Сначала мальчуган скрестил руки на груди и недовольно надул губы. Но мать посмотрела на него ледяным взглядом, и он понял, что придется сменить позу. Он положил одну ладонь на скамейку, сунув ее под полу пальто. Шершавая, занозистая поверхность скамьи временами впивалась в попу, но он не смел пошевелиться от страха, что мать ущипнет его снова. Он двигал только рукой: водил взад-вперед без всякой цели, пока рука не уткнулась случайно во что-то мягкое и теплое. Он еще дальше подвинул руку, а затем поднял взгляд вверх и увидел Марианну Рейес. Она дружелюбно ему улыбалась.
Марианна была красивой девочкой-кубинкой с гладкой смуглой кожей и роскошной копной черных волос.
В свои тринадцать она уже выглядела вполне зрелой. Смотреть на нее было одно удовольствие. И подумать только — она ему улыбалась.
«С чего это такая красавица мне улыбается?» — подумал Гевин. Ответа он не знал, но ему стало приятно. Неосознанно Гевин еще дальше передвинул руку, ощущая тугое тепло ее тела, и положил ладонь на колено девочки. Когда до него дошло, что он сделал, он попытался было убрать руку. Но мягкая ладонь легла на его руку сверху, не давая ей сдвинуться. Гевин не совсем понимал, что это значит, но его охватило радостное волнение. Он нежно мял ее коленную чашечку, ощущая вес девичьей горячей ладони, лежавшей сверху. Марианна слегка наклонилась в его сторону.

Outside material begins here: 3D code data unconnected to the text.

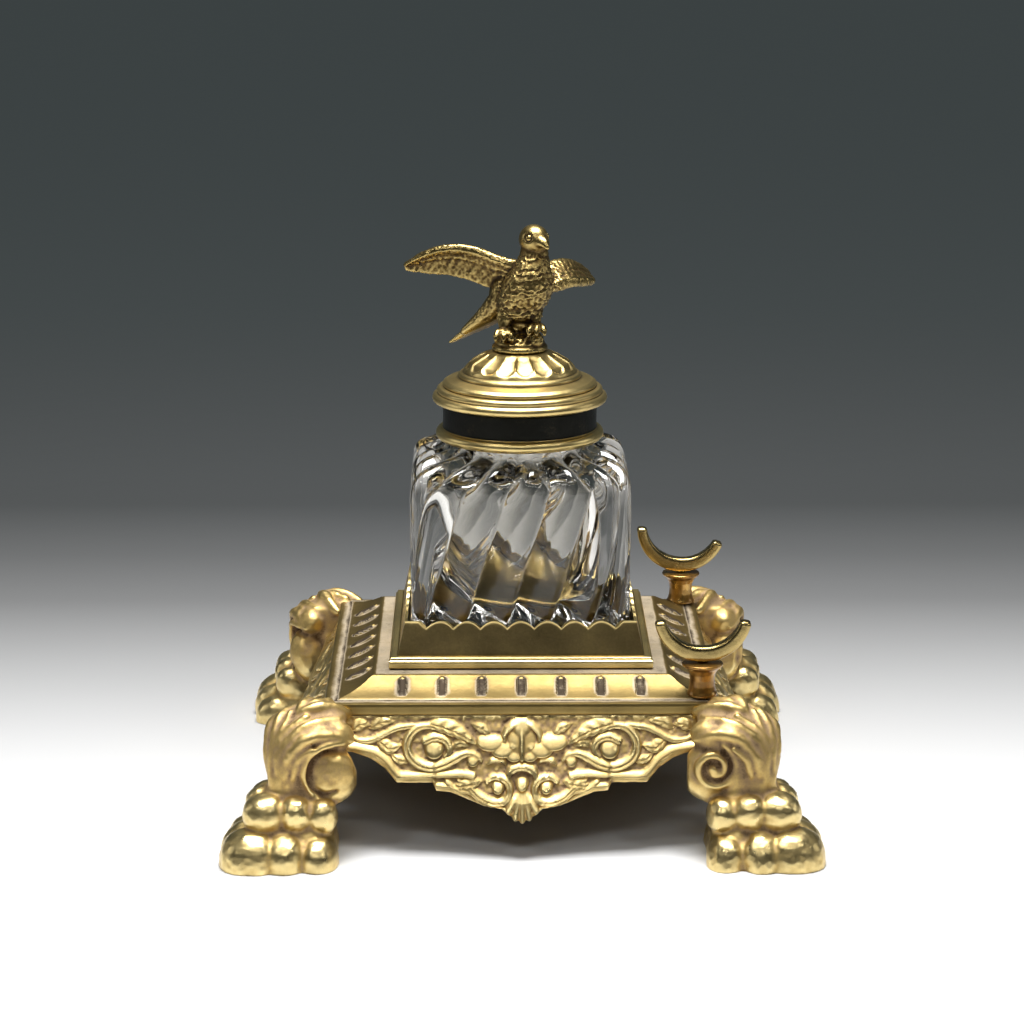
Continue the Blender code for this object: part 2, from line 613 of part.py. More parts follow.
# The bird stands on its disc, facing the front and a little to the right. Each part is a run of
# stations, (centre, half width, half height), with the direction of its widths.
BIRD_PARTS = {
    "body": (
        (0.87, 0.5, 0.0),
        [
            ((-5.0, 8.2, 138.4), 1.2, 0.9),
            ((-3.2, 5.2, 139.2), 5.0, 3.6),
            ((-1.0, 2.2, 140.8), 7.0, 5.4),
            ((1.2, -0.2, 143.4), 8.0, 6.3),
            ((2.8, -1.4, 147.4), 7.4, 6.3),
            ((3.6, -1.0, 151.8), 5.7, 5.2),
            ((3.9, -0.4, 155.6), 4.3, 4.1),
            ((4.0, -0.6, 159.2), 4.0, 4.2),
            ((4.1, -0.8, 162.0), 3.8, 4.0),
            ((4.2, -0.8, 164.2), 1.8, 1.9),
        ],
    ),
    "beak": (
        (0.87, 0.5, 0.0),
        [((4.6, -1.6, 160.6), 2.2, 2.1), ((6.6, -5.2, 159.8), 1.5, 1.4), ((7.6, -7.0, 158.8), 0.4, 0.5)],
    ),
    "wing_right": (
        (0.1, -0.3, 0.95),
        [
            ((1.0, 1.0, 146.6), 4.4, 1.6),
            ((-6.5, 3.0, 149.2), 4.7, 1.3),
            ((-14.0, 4.4, 151.6), 5.1, 1.2),
            ((-20.5, 5.4, 152.6), 4.9, 1.0),
            ((-27.0, 6.6, 151.8), 3.5, 0.8),
            ((-32.6, 7.6, 150.4), 1.2, 0.5),
        ],
    ),
    "wing_left": (
        (0.3, -0.75, 0.6),
        [
            ((3.2, -0.4, 146.6), 4.2, 1.8),
            ((9.4, 3.6, 149.4), 4.2, 1.5),
            ((14.0, 8.2, 150.8), 4.8, 1.2),
            ((18.4, 13.0, 149.0), 4.0, 1.0),
            ((22.0, 17.0, 146.0), 1.4, 0.6),
        ],
    ),
    "tail": (
        (0.87, 0.5, 0.0),
        [
            ((-1.6, 4.0, 141.4), 4.0, 2.6),
            ((-8.0, 8.4, 135.8), 3.2, 1.4),
            ((-14.0, 11.6, 131.0), 2.5, 1.0),
            ((-19.6, 14.4, 127.2), 0.9, 0.5),
        ],
    ),
    "leg_right": (
        (1.0, 0.0, 0.0),
        [((-2.2, -0.4, 139.8), 2.2, 2.2), ((-3.8, -3.0, 135.6), 1.7, 1.7), ((-3.8, -3.4, 131.2), 1.9, 1.9)],
    ),
    "leg_left": (
        (1.0, 0.0, 0.0),
        [((3.4, -1.4, 140.4), 2.2, 2.2), ((4.0, -3.4, 135.8), 1.7, 1.7), ((3.9, -3.6, 131.2), 1.9, 1.9)],
    ),
}


def make_finial(bench, lid):
    """The bird on its two-step disc, with the stud that passes through the lid, and the nut inside."""
    seat = LID_TOP + GAP
    base = [(STUD_R, STUD_END), (STUD_R, seat), (DISC_R - 0.3, seat)]
    base += [(DISC_R, seat + 0.4), (DISC_R, seat + 1.2)]
    base += [(DISC_R - 0.6, seat + 1.6), (DISC_R - 0.6, seat + 2.4), (DISC_R - 1.6, seat + 2.8)]
    base += [(5.2, seat + 4.4), (1.6, seat + 5.2)]
    bird = bench.piece(turned("finial_bird", base, 24), "cast_brass", lid)
    for part, (side, stations) in BIRD_PARTS.items():
        bench.add(bird, tube(f"bird_{part}", stations, side, 14 if part == "body" else 10))
    nut = [(3.4, NUT_FOOT), (3.4, NUT_TOP), (STUD_HOLE_R, NUT_TOP), (STUD_HOLE_R, NUT_FOOT)]
    bench.piece(turned("finial_nut", nut, 6, closed=True), "steel", lid)


# ---------------------------------------------------------------- assembly


def clear_scene():
    for obj in list(bpy.data.objects):
        bpy.data.objects.remove(obj, do_unlink=True)


def main():
    clear_scene()
    bench = Bench()
    stand = bench.frame("stand_frame", (0.0, 0.0, 0.0))
    well = bench.frame("well_frame", (0.0, 0.0, WELL_BASE), stand)
    lid = bench.frame("lid_frame", (0.0, HINGE_Y, HINGE_Z), well)

    make_plinth(bench, stand)
    for corner, (sx, sy) in CORNERS.items():
        make_leg(bench, stand, corner, sx, sy)
        make_leg_screw(bench, stand, corner, sx, sy)
    make_tray(bench, stand)
    make_gallery(bench, stand)
    for place, (y, tilt) in PEN_RESTS.items():
        make_pen_rest(bench, stand, place, y, tilt)
    make_well(bench, well)
    make_collar(bench, well)
    make_hinge(bench, well, lid)
    make_lid(bench, lid)
    make_finial(bench, lid)


main()
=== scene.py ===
"""The looks of the desk inkwell: cast and chased brass, swirl-moulded glass, and soft studio light.

Shapes are worked out in millimetres, in the CAD frame (+Z up, -Y front), and scaled as each mesh is made.
"""

import math

import bpy
import numpy as np
from mathutils import Matrix, Vector


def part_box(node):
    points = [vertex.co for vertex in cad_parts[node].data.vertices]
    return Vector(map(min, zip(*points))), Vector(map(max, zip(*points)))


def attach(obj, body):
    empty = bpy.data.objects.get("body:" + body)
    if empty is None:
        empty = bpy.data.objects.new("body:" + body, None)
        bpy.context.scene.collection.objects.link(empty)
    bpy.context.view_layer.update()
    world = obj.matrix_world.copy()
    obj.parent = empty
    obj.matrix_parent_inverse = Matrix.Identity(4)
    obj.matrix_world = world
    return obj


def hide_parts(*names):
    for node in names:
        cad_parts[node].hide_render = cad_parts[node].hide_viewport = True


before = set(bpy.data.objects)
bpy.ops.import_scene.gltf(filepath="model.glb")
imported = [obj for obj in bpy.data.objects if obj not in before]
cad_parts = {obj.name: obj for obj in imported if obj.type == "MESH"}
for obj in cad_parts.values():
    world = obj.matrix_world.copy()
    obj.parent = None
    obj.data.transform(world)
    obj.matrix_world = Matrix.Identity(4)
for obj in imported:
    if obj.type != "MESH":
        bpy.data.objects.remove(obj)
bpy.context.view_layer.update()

MM = 0.001
QUARTERS = 4

# ---------------------------------------------------------------- sizes, from the frame


def box_mm(node):
    low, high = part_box(node)
    return np.array(low) / MM, np.array(high) / MM


_, PLINTH_HIGH = box_mm("plinth")
TRAY_LOW, TRAY_HIGH = box_mm("tray")
GALLERY_LOW, GALLERY_HIGH = box_mm("gallery")
WELL_LOW, _ = box_mm("glass_well")
COLLAR_LOW, COLLAR_HIGH = box_mm("collar")
LID_LOW, LID_HIGH = box_mm("lid")
_, BIRD_HIGH = box_mm("finial_bird")
_, LEG_HIGH = box_mm("leg_rear_right")
SPOOL_FRONT_LOW, SPOOL_FRONT_HIGH = box_mm("pen_rest_spool_front")
SPOOL_REAR_LOW, SPOOL_REAR_HIGH = box_mm("pen_rest_spool_rear")

PLATEAU_Z = PLINTH_HIGH[2]
PLATEAU_HALF = 41.5
COVE_FOOT = 50.8
LEDGE_HALF = 54.5
LEDGE_TOP = PLATEAU_Z - 4.5
LEDGE_BOTTOM = PLATEAU_Z - 8.0
CENTRE_HALF = 20.0
APRON_HALF = 48.6
APRON_TOP = 36.5
APRON_TOP_OUT = 54.0
APRON_SLOPE = 0.57
APRON_WALL = 2.6
FOOT_OUT = LEG_HIGH[0]

# ---------------------------------------------------------------- meshes from arrays


def grid_quads(rows, columns, wrap=False):
    """Corner numbers of the quads of a grid, closed round from its last column to its first if wrapped."""
    index = np.arange(rows * columns).reshape(rows, columns)
    if wrap:
        index = np.concatenate([index, index[:, :1]], axis=1)
    return np.stack([index[:-1, :-1], index[:-1, 1:], index[1:, 1:], index[1:, :-1]], -1).reshape(-1, 4)


class Surface:
    """Gathers grids of points, in millimetres, into one mesh."""

    def __init__(self):
        self.points = []
        self.quads = []
        self.tris = []
        self.count = 0

    def add(self, points, quads=(), tris=()):
        points = np.asarray(points, float).reshape(-1, 3)
        self.points.append(points)
        self.quads.append(np.asarray(quads, int).reshape(-1, 4) + self.count)
        self.tris.append(np.asarray(tris, int).reshape(-1, 3) + self.count)
        self.count += len(points)

    def grid(self, points, wrap=False, flip=False):
        quads = grid_quads(*points.shape[:2], wrap)
        self.add(points, quads[:, ::-1] if flip else quads)

    def fan(self, ring, centre, flip=False):
        """Closes a ring of points with triangles to a centre."""
        around = np.arange(len(ring))
        tris = np.stack([around, np.roll(around, -1), np.full(len(ring), len(ring))], -1)
        self.add(np.concatenate([ring, [centre]]), tris=tris[:, ::-1] if flip else tris)

    def flat_centre(self, z, cells, flip):
        """A level square patch that fills the middle of a square piece."""
        line = np.linspace(-CENTRE_HALF, CENTRE_HALF, cells + 1)
        x, y = np.meshgrid(line, line)
        self.grid(np.stack([x, y, np.full(x.shape, z)], -1), flip=flip)

    def four_sides(self, points, flip):
        """A grid for the front side, and the same turned to the other three."""
        for quarter in range(QUARTERS):
            turned = turn_z(points.reshape(-1, 3), quarter * math.pi / 2)
            self.grid(turned.reshape(points.shape), flip=flip)

    def mesh(self, name, weld):
        """One smooth mesh in metres. Points that round to the same multiple of `weld` are joined."""
        points = np.concatenate(self.points)
        quads, tris = np.concatenate(self.quads), np.concatenate(self.tris)
        if weld:
            keys = np.round(points / weld).astype(np.int64)
            _, first, back = np.unique(keys, axis=0, return_index=True, return_inverse=True)
            back = back.ravel()
            points, quads, tris = points[first], back[quads], back[tris]
        faces = [list(dict.fromkeys(face)) for face in [*quads.tolist(), *tris.tolist()]]
        mesh = bpy.data.meshes.new(name)
        mesh.from_pydata((points * MM).tolist(), [], [face for face in faces if len(face) > 2])
        mesh.validate()
        mesh.shade_smooth()
        return mesh


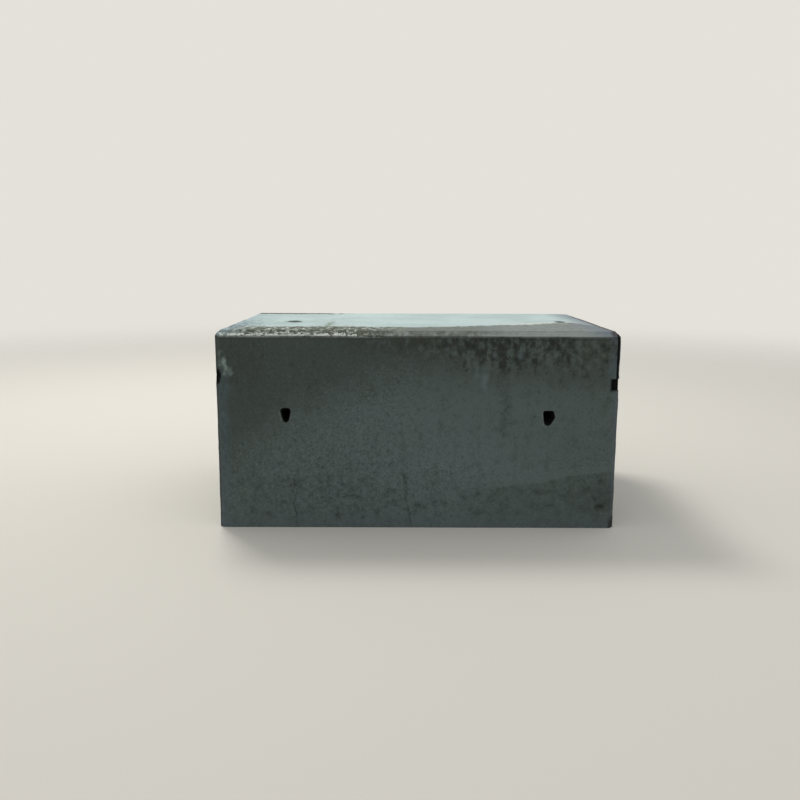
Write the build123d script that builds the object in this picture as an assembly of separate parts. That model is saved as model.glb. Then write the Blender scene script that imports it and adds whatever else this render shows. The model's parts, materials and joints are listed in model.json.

Он осторожно попытался сделать то же самое. Под неусыпным контролем матери он незаметно придвинулся поближе к девочке, а его рука продолжала медленно скользить вверх под складками ее красивого праздничного платья. Происходящее осталось тайной для ее старшего брата и родителей, сидевших рядом.
В тот день дети молча наслаждались обществом друг друга: через несколько минут рука Гевина добралась до ее трусиков, проникла между ног и коснулась влажной и теплой плоти. Он забыл обо всем на свете и даже не заметил, как кончилась служба. Пришлось уходить. Не сказав ни слова, оба последовали за своими семьями, но юный Гевин еще долго вбирал в себя запах, оставшийся на кончиках пальцев.
Та служба стала лучшим событием в жизни Гевина, и с тех пор неделя за неделей не менее увлекательно проходили и все остальные службы. Когда подросткам удавалось сесть рядом, они продолжали ласкать друг друга. Временами ее рука оказывалась у него в штанах. Шумная атмосфера церкви служила неплохим прикрытием для их забав. Когда не выпадало шанса сесть рядом, они страдали от несбыточных желаний. Но так или иначе воскресные службы стали несравненно интереснее, и у Гевина появилась причина пораньше ложиться спать в субботний вечер. Столь благочестивые развлечения продолжались около двух лет.
Но в одно из воскресений все кончилось: в тот день Марианна во время службы вышла в туалет. И юный Гевин решил последовать ее примеру. Они случайно столкнулись в холле: она хотела пройти мимо, но Гевин схватил ее за руку и потянул за собой. Она с готовностью последовала за ним, и подростки спрятались в незапертой кладовке дворника. Через несколько мгновений его штаны уже свалились на пол, а ее платье было задрано вверх. Они открывали неизведанные для них ощущения с пылкой ненасытностью, свойственной неопытным птенцам. И настолько увлеклись процессом, что не замечали ничего вокруг: ни шума, ни людей, проходивших поблизости. Они очнулись только в тот момент, когда дворник отдернул занавеску, закрывавшую вход в кладовку, и не менее пятидесяти зрителей увидели, каким интересным делом они заняты...
Позор был невыносимым: меньше чем через месяц родители Марианны окончательно перебрались из Браунсвилля в Бронкс. Миссис Скотт пришлось оставить церковь, которую она посещала уже восемь лет, и искать божьего благословения гораздо дальше от дома: новая церковь находилась в нескольких милях. Зато там их никто не знал. Мать как следует вознаградила Гевина за его поступок: выпорола как Сидорову козу. Даже рабов на плантации вряд ли били сильнее. Но тринадцатилетний Гевин не проронил ни слезинки во время пыток и не испытывал стыда за содеянное. Воскресенья без Марианны потеряли всякий смысл. Она подарила ему незабываемое ощущение настоящей близости; впоследствии ему не довелось пережить подобного ни с одной женщиной. Больше никогда он не испытывал таких сильных чувств.
В старших классах школы Гевин был тихим, задумчивым юношей. Он носил немодную одежду никому не известных марок — то, что покупали родители.